En juillet 2017, M. B demande à Apple, la prise en charge de la mise à jour nécessaire ou bien le remboursement de la facture d’achat de l’ordinateur, au titre de la garantie légale de conformité et de l’article L. 217-5 - 2° du code de la consommation. En effet, le consommateur estime que l’ordinateur n’est pas conforme à ses besoins alors qu’il avait exposé ces derniers au vendeur.
Apple ne donne pas de réponse.
En octobre 2017, M. B adresse une ultime une mise en demeure à Apple, avant saisine du tribunal d’instance.

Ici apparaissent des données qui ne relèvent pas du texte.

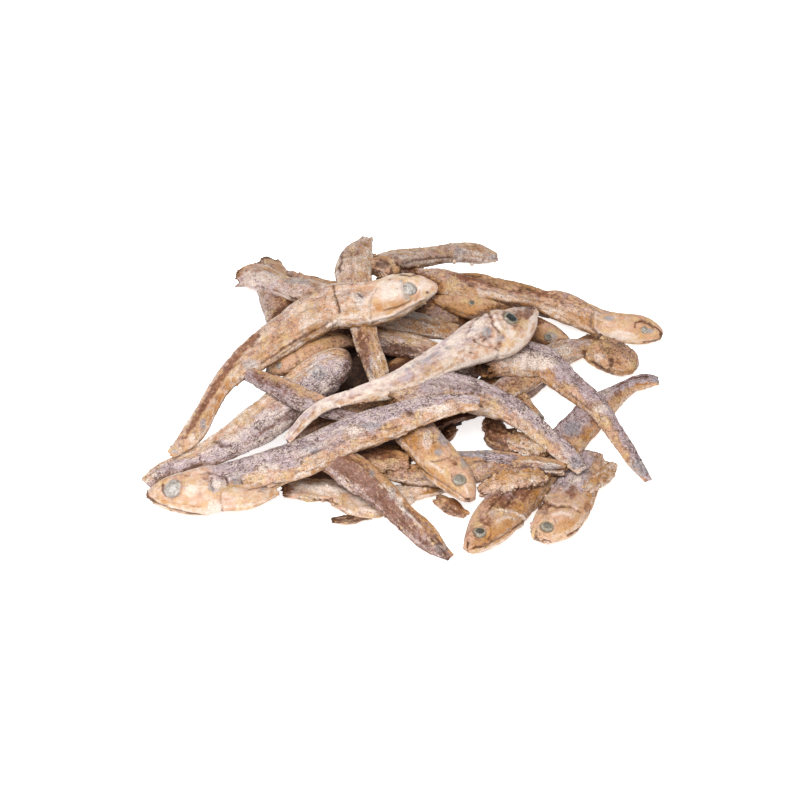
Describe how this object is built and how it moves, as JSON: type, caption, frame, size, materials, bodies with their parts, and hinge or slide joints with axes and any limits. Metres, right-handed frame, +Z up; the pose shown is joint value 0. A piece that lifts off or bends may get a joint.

Apple refuse toute prise en charge.
Monsieur B demande alors la convocation d’Apple Retail France, par déclaration au greffe du tribunal d’instance de Paris 9ème.
Il invoque la garantie légale de conformité :
- l’appareil ne correspond pas à l’usage normalement attendu d’un ordinateur de 2016 : les fonctions de base de bureautique ne peuvent pas être utilisées de façon normale et l’appareil n’accepte pas le dernier système d’exploitation de Apple,
- l’appareil est lent et inconfortable, il nécessite des réinstallations régulières, ce qui ne correspond pas à un appareil neuf se plaçant sur un segment haut de gamme.
Apple ne peut prétendre sa méconnaissance de la faiblesse de cet appareil, plusieurs témoignages sur internet, y compris sur le site Apple, en font état.
M.B souligne que la solution préconisée par l’article L. 217- 9 du code de la consommation : réparation ou remplacement du bien, n’est pas indiquée dans ce cas car c’est le modèle qui est en cause et non l’ordinateur en tant que tel.
Il appuie donc sa demande sur le fondement de l’article L. 217-10 du code de la consommation, selon lequel "si la réparation ou le remplacement du bien sont impossibles, l’acheteur peut rendre le bien et se faire restituer le prix ou garder le bien et se faire rendre une partie du prix".
M. B demande à Apple :
le remboursement du prix d’achat (1 126,56 €) moyennant restitution de l’appareil
ou
la diminution du prix d’achat à hauteur de la valeur marchande des mises à jours techniques nécessaires (451 €) et de conserver l’ordinateur.
Par ailleurs, il demande 500 € de dommages et intérêts pour le préjudice lié au stress inutile causé par les faibles performances de l’appareil et par les procédures engagées en vain alors qu’il suivait une formation déterminante pour sa carrière.
Le juge d’instance fait droit à sa demande : "il apparait que l’ordinateur vendu à M. B n’est pas propre à l’usage habituellement attendu d’un bien semblable alors que sous-dimensionné dans ses capacités par rapport à un usage normal à la date de son achat, et nécessitant des réinitialisations d’usine à intervalles réguliers".
Le juge condamne la société Apple Retail France à prendre en charge les mises à jour techniques préconisées pour un montant de 451 € et après avoir souligné que "les multiples démarches tant physiques que par mails auprès du vendeur, …. se sont avérées vaines [et] établissent les multiples désagréments rencontrés lors de l’utilisation du matériel …" attribue le versement de dommages et intérêts pour un montant de 500 €.
La société Apple a indemnisé le consommateur et ne s'est pas pourvue en cassation.